Corpus Hermeticum The General Sermon Explained
- Dec 21, 2025
- 4 min read

Tractate II — The General Sermon
The Architecture of the Living Cosmos
The second Tractate takes the raw revelation of Pymander
and begins to articulate its implications.
If Tractate I is the encounter with Mind,
Tractate II is the map that follows.
Here Hermes is taught the nature of the universe,
the orders that sustain it,
the hidden laws that move through it,
and the conditions of the human soul within its vastness.
This Tractate is both sweeping and intimate.
It describes the motion of the stars
and the motions of your inner world
with equal seriousness.
It teaches that the cosmos is not merely large
it is structured, intentional, rhythmic, and alive.
The Sermon of the All
The General Sermon is exactly its name: a declaration of how everything fits together.
Here Hermes learns:
the All is one living organism
nothing exists outside the All
everything within it is permeated by Life
nothing is dead, nothing is separate
all movement harmonizes with a deeper order
even suffering has a place in the vast unfolding
The cosmos is described as a perpetual breathing:
inhalation toward the One, exhalation into multiplicity.
The stars, the elements, the bodies, the minds, the spirits all of them move within this rhythm.
This Tractate is the Hermetic answer to the question: What kind of world am I living in?
A world that is conscious.
A world that is relational. A world that speaks, if you learn the language.
The Orders of Being
Hermes is shown that existence is layered:
the Divine
the cosmic intelligences
the celestial motions
the living world
humanity
the elemental and material realms
These are not hierarchies of worth. They are expressions of function.
Each level influences the others.
Nothing lives in isolation.
The divine radiates downward, the human reaches upward,
and both movements meet in the middle, in the heart of consciousness.

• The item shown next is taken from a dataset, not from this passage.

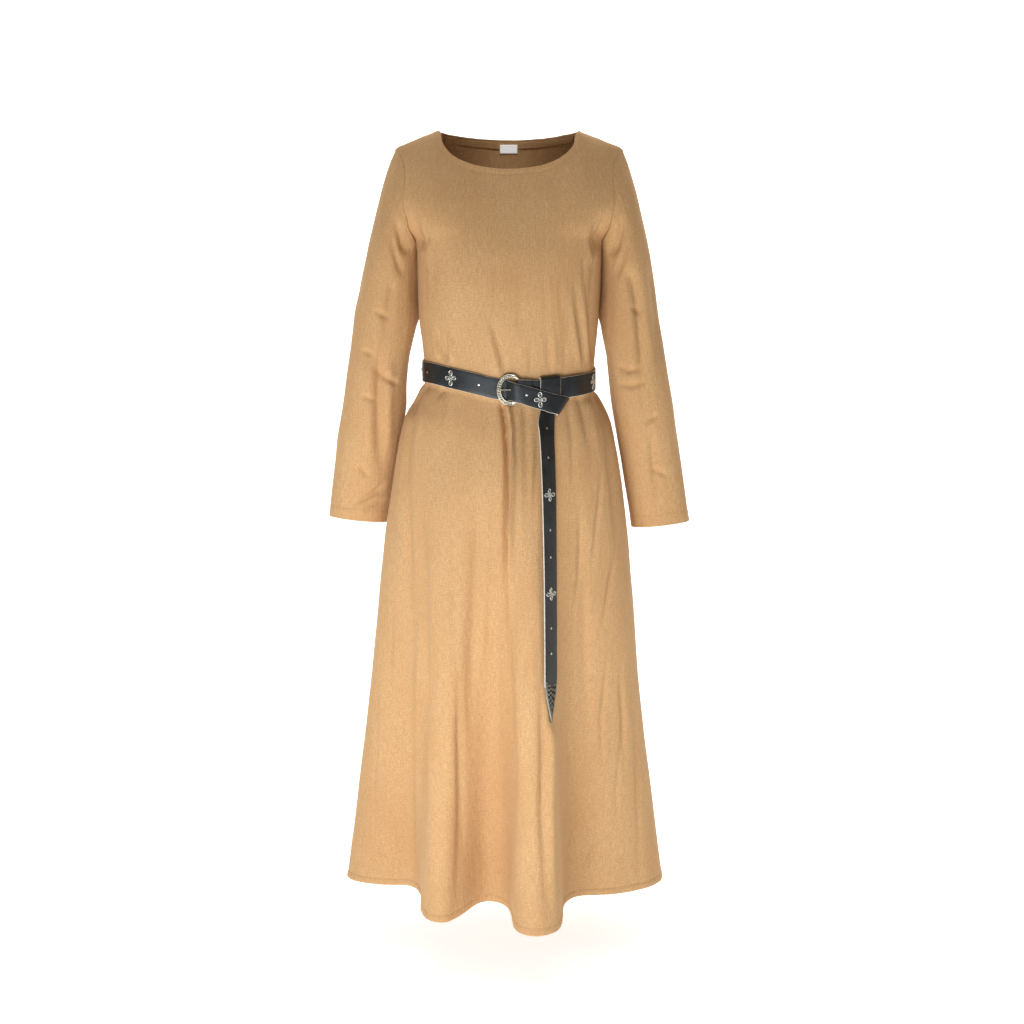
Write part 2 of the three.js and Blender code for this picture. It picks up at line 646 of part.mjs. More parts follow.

This Tractate emphasizes the most Hermetic of all ideas:
What is above moves what is below, and what is below reflects what is above.
Not metaphorically. Structurally.
The Human Place in the Vastness
Hermes learns that the human being is a bridge:
mortal in body
immortal in origin
capable of ignorance
capable of remembrance
shaped by the stars
yet capable of transcending their influence
Humanity’s suffering arises not from punishment
but from forgetfulness.
When the soul identifies only with its lower nature,
it becomes entangled in sensation, fear, desire, and distraction.
It moves through life asleep,
pulled by impulses it doesn’t understand.
But when the soul remembers its source,
it becomes capable of choice.
It can align with the cosmic rhythm
instead of being tossed by it.
This is the Hermetic definition of freedom.
The Purpose of the Sermon
This Tractate gives you context, not to overwhelm you,
but to reorient you.
You do not live in a meaningless universe. You live in a layered, intelligent one.
You are not a random cluster of impulses. You are a conscious bridge between realms.
You are not weak because you forget. You forget because consciousness descended into form. Remembering is the work of the soul.
Hermes is told:
To know the universe, know yourself. To know yourself, know the universe.
This is not poetic symmetry. It is a literal metaphysical equation.
Your consciousness is shaped by the same laws that shape the stars.
Understanding one reveals the other.
What This Means for You
This Tractate invites you into a more spacious identity.
You are not merely a personal history.
You are not defined by your parts,
your wounds,
your accomplishments,
or your failures.
You are a participant in a cosmic intelligence
that expresses itself through your particular life.
Hermetic work begins when you stop assuming that your thoughts are small
and begin to see them as ripples in a much larger sea.
You do not have to grasp the entire Sermon at once. You only have to let it widen the frame through which you see yourself.
There is more to you
than you have allowed yourself to remember.
IFS Integration
Turning Inward Through Tractate II
Let the cosmic teaching meet your inner world.
Reflection Questions (choose one or explore all)
What part of you feels small in a vast universe, and what does it need?
What part feels overwhelmed by the idea of cosmic order or destiny?
What part feels relief hearing that the universe is alive and intelligent?
What part wonders what “freedom” actually means?
Sit with whichever question pulls at you. Do not analyze. Just listen.
Optional Deep Dive
IFS Practices for Expanding Inner Space
IFS Journal Prompt
Write from the voice of a part that feels disconnected from anything larger than itself. Let it speak about:
what it trusts
what it doubts
what it longs to belong to
Let it express itself without correction.
Parts-Art Exercise
Draw two images:
one representing your inner world when it feels small and isolated
one representing your inner world when it remembers its cosmic nature
Let lines, shapes, or colors reveal the difference.
Somatic IFS Practice
Close your eyes. Inhale slowly. Imagine your breath rising upward through the crown. Exhale gently. Imagine it descending into your belly.
Feel the rhythm of rising and falling.
Whisper inward:
I am part of a living order.
Notice:
where your body relaxes
where it tightens
where a part leans in
where another pulls back
This is how your system meets the Sermon.